Friday, March 23, 2007

A case about reporting vs. analysis

When designing a web site, we need to understand the demographics, psychographics and other characteristics of our audience. Elements to consider includes such technical considerations as the bandwidth, browser, and computer being used.

In this example, I will use Omniture SiteCatalyst but the same type of analysis could be done with any solution. For the sake of this demonstration, let's assume it's a B2B site, so visitors comes from very specific partner companies.

I was faced with a very good case where analysis, instead of reporting, made all the difference. Take a simple statement: 15% of the visitors to the web site use Windows 2000/IE 5. We know this could lead to slightly different design considerations.

If we are simply reporting, we're stuck with 15%... is it worth designing for this platform? How can we tell?

Since we suspect Windows 2000/IE 5 use might be declining, let's look at the usage trend for our visitors. We already have a clearer indication, going from nearly 16% down to 12% in 5 months. Plus the fact Omniture can tell us the Internet average is about 6%, indicating our site receives a larger than average share of Windows 2000 visitors.

Could there be just a handful of visitors (companies) using Windows 2000 and influencing this reporting?

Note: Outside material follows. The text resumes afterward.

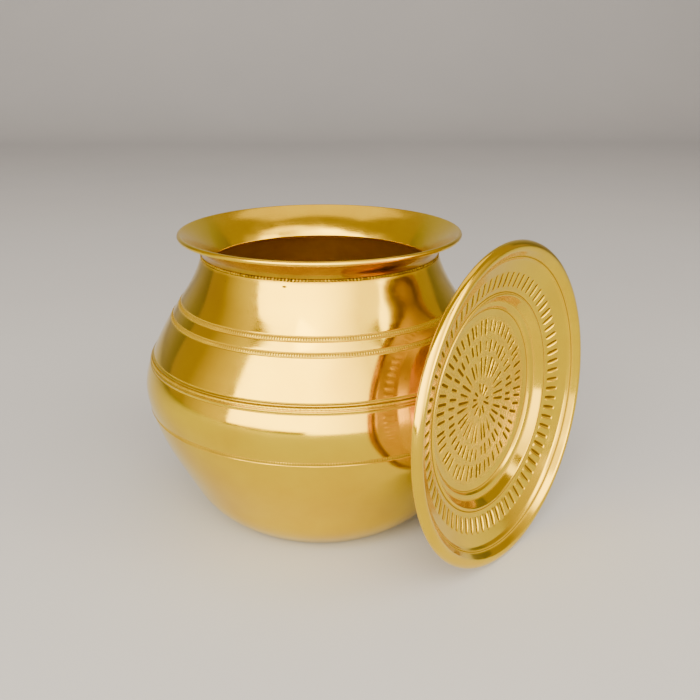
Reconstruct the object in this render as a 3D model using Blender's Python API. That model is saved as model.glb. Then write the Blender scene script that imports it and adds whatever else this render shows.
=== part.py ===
"""Brass kalash pot with its separate lid, in metres, +Z up.

The pot stands on z = 0 with its axis on the Z axis. The lid stands on its rim beside the pot
and leans against the belly, with the face of its dish turned outward.
"""

from math import cos, hypot, radians, sin

import bmesh
import bpy
import numpy as np
from mathutils import Matrix, Vector

MM = 0.001

# Driving dimensions, in millimetres unless named otherwise.
SEGMENTS = 40            # facets around every turned piece
SHEET = 0.8              # brass sheet of the pot and the lid
TOUCH_GAP = 0.3          # air left between two pieces that touch
LAP_GAP = 0.4            # air left between the two walls of a lap joint

# Outer silhouette of the pot body: (height, radius) from the foot to the neck seam.
BODY_KNOTS = [
    (0.0, 58.6), (9.6, 70.8), (25.5, 81.7), (47.7, 93.4), (71.5, 102.3),
    (86.5, 104.3), (101.4, 100.0), (125.1, 87.4), (146.0, 74.1), (159.4, 68.6),
]
WIDEST_HEIGHT = 85.0
FOOT_FLAT_RADIUS = 56.0
FOOT_CORNER_HEIGHT = 1.2

BELLY_SEAM_HEIGHT = 101.4
NECK_SEAM_HEIGHT = 159.4
SEAM_EDGE_DROP = 0.85    # sheet edge below the seam's middle
SEAM_STEP_START = 0.6    # where the tucked wall starts to step out, above the seam's middle
SEAM_STEP_RISE = 0.4
LAP_DEPTH = 6.0
BRAZE_RADIUS = 0.55

RIDGE_OFFSET = 1.55      # a belly ridge lies this far below the seam and another this far above
RIDGE_HALF_WIDTH = 0.55
RIDGE_RISE = 0.4
LOW_BAND_HEIGHT = 71.5
SHOULDER_BAND_HEIGHTS = (125.5, 131.8, 133.4)
BAND_HALF_WIDTH = 0.6
BAND_DEPTH = 0.3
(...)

Now we need to create a Custom Datawarehouse Report using Omniture's Advanced Analysis. We can ask for the number of visits by OS, grouped by Company, with a breakdown by month. Once we get the CSV file loaded in Excel, a simple Pivot Table can give us a very good look at what is going on.

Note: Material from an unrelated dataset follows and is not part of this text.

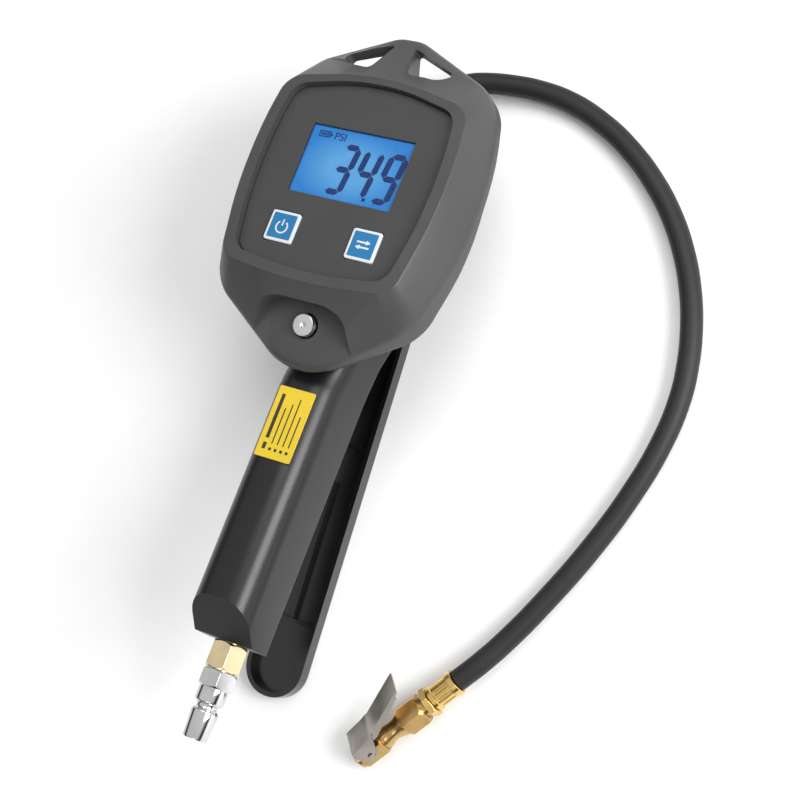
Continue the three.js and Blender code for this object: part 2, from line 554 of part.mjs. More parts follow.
// ---------------------------------------------------------------- hose
function hoseSolid() {
  const path = new THREE.CatmullRomCurve3(HOSE.map((p) => new THREE.Vector3(...p)), false, 'centripetal');
  const section = new THREE.Shape(new THREE.EllipseCurve(0, 0, HOSE_R, HOSE_R).getPoints(10).slice(0, 10));
  return toSolid(new THREE.ExtrudeGeometry(section, { steps: 34, extrudePath: path, bevelEnabled: false }));
}

// ---------------------------------------------------------------- assembly
const inflator = new THREE.Group();

const gun = new THREE.Group();
gun.rotation.x = -TILT;
gun.position.set(0, GUN_Y, FLOOR_DEPTH * Math.cos(TILT));
buildHead(gun);
buildBleedValve(gun);
buildGrip(gun);
const ferruleFrom = [OUTLET.x, GRIP.top + 9.9, -OUTLET.depth];
const ferruleTo = [OUTLET.x, GRIP.top + 30, -OUTLET.depth];
add(gun, 'gun_ferrule', sleeve(3.2, 6.6, 0, 17.6, ferruleFrom, ferruleTo, 20), 'brass');
inflator.add(gun);

const ground = new THREE.Group();
ground.position.set(0, GUN_Y, 0);
add(ground, 'trigger_lever', triggerLever(), 'lever');
add(ground, 'air_hose', hoseSolid(), 'hose');

const end = HOSE[HOSE.length - 1];
const chuck = new THREE.Group();
chuck.rotation.set(CHUCK.roll, 0, CHUCK.yaw, 'ZYX');
chuck.position.set(
  end[0] - Math.cos(CHUCK.yaw) * (CHUCK.length + GAP),
  end[1] - Math.sin(CHUCK.yaw) * (CHUCK.length + GAP),
  CHUCK.height,
);
buildChuck(chuck);
ground.add(chuck);
inflator.add(ground);

export default inflator;
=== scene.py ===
import json
import math

import bmesh
import bpy
from mathutils import Matrix, Quaternion, Vector


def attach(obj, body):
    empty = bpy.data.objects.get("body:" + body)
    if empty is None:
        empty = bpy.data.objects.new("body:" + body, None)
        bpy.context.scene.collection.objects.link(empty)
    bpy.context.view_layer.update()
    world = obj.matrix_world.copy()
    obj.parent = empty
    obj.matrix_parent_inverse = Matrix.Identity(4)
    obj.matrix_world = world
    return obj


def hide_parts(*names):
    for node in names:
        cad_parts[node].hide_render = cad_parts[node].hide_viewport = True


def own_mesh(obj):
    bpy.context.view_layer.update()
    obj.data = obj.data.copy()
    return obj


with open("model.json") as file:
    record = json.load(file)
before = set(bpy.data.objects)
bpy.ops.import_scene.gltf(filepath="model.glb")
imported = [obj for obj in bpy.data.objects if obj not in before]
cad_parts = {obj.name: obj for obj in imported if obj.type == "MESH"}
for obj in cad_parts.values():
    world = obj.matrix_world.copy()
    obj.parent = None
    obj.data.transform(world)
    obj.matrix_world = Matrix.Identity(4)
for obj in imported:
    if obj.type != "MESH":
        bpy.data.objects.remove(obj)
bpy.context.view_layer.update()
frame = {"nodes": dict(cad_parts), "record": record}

# ------------------------------------------------------------------ frames, in millimetres
# In the gun's own axes X is to the right, Y is up the grip and Z is out of the panel, which lies at zero.
# A depth is measured down from the panel. On the ground Z is up, and the gun leans back by TILT.
TILT = math.radians(9)
GUN_Y = 94.64
FLOOR_DEPTH = 77.8
MM = Matrix.Diagonal((0.001, 0.001, 0.001, 1))
GROUND = MM @ Matrix.Translation((0, GUN_Y, 0))
LEAN = Matrix.Rotation(-TILT, 4, "X")
GUN = MM @ Matrix.Translation((0, GUN_Y, FLOOR_DEPTH * math.cos(TILT))) @ LEAN
BLEED_LEAN = math.radians(12)
BLEED_OUT = Vector((0, -math.sin(BLEED_LEAN), math.cos(BLEED_LEAN)))
BLEED_FACE = Vector((0, -69.7, -12))
GRIP_END = -203.5
GRIP_HALF = 15
GRIP_FRONT = 30.2
GRIP_SEAT = 32.3
GRIP_BACK = 65.5
PLUG_DEPTH = 57.5
PIVOT_Y = -28
PIVOT_DEPTH = 72.5
VALVE_Y = -46
STEM_TIP = 76.4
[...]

Now we can spot that only a couple of companies, some of them representing a fair share of the traffic, have much higher usage of Windows 2000 (42% in the above example). This makes sense because it appear one of those companies is a banking environment, and we know those corporate environment traditionally takes longer to adopt more recent technologies. Furthermore, we see there's also a clear negative trend, from 122 visits in October to 54 in February (while XP is generally growing).

Now that we have done a more thorough analysis, we're in a much better position to decide if we need to invest in designing for this platform. From a simple report stating "15%" with very limited context, we were able to identify more detailed behavior and address the impact on a limited subset of our visitors.

In the spirit of the 10/90 rule coined by Avinash Kaushik, getting the number was easy. The analysis is where the value is: how is the site structured? who's your audience? which other reports and metrics will help you get the right decision? Too often, people are complaining about the tool: it's not working, it's not configured correctly, it doesn't give me my numbers... I guess that's where experience and an analytical mindset can make all the difference.

(Ultimately, the recommendation was to avoid integrating costly exceptions in the design and the development process.)